[start DATA SUPPLIED]

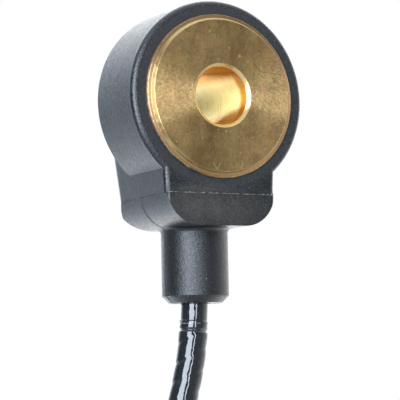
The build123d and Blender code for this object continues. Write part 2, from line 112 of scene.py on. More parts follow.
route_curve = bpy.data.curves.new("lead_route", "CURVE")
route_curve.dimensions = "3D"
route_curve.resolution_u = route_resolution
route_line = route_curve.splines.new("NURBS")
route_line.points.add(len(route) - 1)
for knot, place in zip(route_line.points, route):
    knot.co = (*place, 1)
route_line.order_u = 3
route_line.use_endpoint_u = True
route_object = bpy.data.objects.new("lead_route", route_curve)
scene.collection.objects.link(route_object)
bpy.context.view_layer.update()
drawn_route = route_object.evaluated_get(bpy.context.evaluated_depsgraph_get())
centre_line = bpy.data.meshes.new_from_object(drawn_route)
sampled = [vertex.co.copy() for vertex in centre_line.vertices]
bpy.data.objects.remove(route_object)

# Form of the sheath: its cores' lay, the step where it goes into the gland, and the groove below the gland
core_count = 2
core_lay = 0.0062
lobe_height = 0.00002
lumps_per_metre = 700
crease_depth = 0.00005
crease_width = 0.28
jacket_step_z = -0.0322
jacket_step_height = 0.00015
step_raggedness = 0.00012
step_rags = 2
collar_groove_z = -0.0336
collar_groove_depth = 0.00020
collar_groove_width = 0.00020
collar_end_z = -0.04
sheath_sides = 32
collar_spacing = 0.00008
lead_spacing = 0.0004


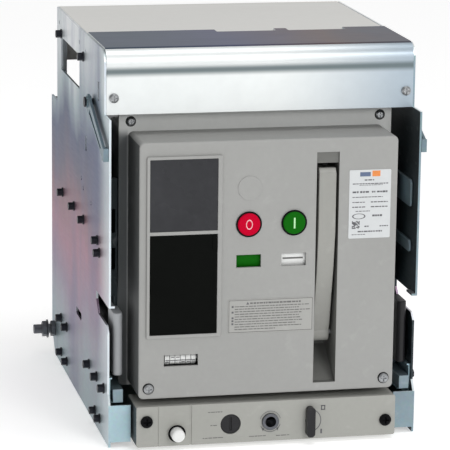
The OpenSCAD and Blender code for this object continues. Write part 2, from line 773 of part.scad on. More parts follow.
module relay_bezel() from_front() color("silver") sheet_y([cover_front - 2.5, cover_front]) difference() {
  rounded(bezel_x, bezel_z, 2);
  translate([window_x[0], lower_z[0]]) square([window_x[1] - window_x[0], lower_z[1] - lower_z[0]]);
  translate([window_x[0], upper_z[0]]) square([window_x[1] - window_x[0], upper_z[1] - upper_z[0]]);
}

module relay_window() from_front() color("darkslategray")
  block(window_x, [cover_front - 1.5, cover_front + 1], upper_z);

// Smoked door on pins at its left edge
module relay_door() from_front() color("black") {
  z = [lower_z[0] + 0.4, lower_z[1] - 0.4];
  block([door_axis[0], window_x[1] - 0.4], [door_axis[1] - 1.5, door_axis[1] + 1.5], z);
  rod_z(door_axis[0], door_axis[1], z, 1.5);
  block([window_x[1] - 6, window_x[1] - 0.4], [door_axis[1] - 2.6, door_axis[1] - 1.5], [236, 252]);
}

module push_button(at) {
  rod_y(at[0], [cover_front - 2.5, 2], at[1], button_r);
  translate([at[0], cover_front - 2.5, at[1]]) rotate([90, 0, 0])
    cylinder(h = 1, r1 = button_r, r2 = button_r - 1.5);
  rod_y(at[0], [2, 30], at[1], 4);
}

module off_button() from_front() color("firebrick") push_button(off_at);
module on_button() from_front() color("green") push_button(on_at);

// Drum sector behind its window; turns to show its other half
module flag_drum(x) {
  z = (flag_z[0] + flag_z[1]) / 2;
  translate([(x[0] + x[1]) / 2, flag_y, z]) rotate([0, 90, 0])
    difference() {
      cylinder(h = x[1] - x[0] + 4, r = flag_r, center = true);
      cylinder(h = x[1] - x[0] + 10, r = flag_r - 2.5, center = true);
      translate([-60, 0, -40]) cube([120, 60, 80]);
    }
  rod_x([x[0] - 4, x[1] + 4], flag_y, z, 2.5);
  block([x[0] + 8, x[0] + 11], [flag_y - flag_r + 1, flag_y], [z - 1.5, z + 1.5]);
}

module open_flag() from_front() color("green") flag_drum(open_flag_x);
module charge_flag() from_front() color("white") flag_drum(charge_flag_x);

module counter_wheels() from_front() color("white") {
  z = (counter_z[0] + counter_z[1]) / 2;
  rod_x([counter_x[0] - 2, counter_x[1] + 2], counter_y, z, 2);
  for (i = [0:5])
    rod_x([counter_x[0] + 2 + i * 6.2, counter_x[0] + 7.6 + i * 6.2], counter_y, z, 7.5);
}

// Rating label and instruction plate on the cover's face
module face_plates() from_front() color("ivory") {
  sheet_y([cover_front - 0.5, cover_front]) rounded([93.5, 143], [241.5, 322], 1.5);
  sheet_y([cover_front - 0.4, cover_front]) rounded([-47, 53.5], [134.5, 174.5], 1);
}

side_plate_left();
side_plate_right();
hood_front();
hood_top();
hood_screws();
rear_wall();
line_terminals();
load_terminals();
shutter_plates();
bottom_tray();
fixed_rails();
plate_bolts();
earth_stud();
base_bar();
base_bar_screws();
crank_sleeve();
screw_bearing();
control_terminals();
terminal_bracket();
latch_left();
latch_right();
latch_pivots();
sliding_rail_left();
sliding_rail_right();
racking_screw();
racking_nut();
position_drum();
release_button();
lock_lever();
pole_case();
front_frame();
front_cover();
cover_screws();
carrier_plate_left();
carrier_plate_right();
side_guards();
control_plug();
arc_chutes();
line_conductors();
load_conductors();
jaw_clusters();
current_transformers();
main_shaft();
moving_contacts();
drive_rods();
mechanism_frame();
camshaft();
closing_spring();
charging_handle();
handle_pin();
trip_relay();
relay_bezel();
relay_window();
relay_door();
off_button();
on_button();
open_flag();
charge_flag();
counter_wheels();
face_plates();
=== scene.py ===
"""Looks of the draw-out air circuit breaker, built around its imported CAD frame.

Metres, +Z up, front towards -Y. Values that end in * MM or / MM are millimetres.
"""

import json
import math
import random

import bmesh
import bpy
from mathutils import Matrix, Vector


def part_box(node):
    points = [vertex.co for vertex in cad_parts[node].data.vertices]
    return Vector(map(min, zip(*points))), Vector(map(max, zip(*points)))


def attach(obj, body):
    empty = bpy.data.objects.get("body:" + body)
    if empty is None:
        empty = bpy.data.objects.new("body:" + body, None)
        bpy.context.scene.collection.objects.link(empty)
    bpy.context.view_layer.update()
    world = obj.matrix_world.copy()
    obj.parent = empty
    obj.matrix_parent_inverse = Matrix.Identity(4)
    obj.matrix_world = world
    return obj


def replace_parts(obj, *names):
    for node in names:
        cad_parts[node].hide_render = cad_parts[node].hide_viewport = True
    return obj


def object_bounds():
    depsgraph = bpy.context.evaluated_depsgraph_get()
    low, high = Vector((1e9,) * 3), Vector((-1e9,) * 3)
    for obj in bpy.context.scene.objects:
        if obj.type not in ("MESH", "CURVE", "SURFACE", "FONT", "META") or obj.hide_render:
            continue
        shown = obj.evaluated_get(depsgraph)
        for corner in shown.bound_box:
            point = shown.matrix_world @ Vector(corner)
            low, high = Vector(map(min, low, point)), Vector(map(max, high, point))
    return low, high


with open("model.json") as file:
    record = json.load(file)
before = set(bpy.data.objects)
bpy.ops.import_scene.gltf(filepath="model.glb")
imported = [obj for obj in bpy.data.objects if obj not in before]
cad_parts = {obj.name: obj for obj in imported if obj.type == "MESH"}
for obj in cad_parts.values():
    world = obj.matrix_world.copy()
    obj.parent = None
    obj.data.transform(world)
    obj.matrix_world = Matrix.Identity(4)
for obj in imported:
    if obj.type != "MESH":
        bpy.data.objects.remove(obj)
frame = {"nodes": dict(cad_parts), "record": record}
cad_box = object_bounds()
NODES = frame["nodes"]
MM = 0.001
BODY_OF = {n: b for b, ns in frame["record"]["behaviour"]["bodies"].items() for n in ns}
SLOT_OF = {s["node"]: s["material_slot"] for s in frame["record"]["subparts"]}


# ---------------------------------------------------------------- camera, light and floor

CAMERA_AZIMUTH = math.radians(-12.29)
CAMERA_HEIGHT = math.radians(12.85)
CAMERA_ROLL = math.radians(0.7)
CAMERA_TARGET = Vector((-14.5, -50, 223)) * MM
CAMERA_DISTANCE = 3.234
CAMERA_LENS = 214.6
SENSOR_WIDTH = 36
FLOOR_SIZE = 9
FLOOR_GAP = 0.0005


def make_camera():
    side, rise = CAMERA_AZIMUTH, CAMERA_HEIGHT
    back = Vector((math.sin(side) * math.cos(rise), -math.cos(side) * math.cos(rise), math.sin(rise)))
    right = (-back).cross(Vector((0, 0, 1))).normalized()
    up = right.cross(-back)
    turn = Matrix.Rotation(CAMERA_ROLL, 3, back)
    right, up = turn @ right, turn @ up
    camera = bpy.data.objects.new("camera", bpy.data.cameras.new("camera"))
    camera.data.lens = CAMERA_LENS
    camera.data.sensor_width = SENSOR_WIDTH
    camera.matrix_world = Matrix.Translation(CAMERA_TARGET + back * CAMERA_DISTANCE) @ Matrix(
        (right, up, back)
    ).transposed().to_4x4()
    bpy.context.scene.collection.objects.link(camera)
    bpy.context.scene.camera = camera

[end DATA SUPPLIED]

## [SET PROBLEM]
Give the exact lines, and only those, from the line containing "The OpenSCAD and" through the line containing "block(window_x, [cover_front - 1.5, cover_front" in the entries above.

## [TASK ANSWER]
The OpenSCAD and Blender code for this object continues. Write part 2, from line 773 of part.scad on. More parts follow.
module relay_bezel() from_front() color("silver") sheet_y([cover_front - 2.5, cover_front]) difference() {
  rounded(bezel_x, bezel_z, 2);
  translate([window_x[0], lower_z[0]]) square([window_x[1] - window_x[0], lower_z[1] - lower_z[0]]);
  translate([window_x[0], upper_z[0]]) square([window_x[1] - window_x[0], upper_z[1] - upper_z[0]]);
}

module relay_window() from_front() color("darkslategray")
  block(window_x, [cover_front - 1.5, cover_front + 1], upper_z);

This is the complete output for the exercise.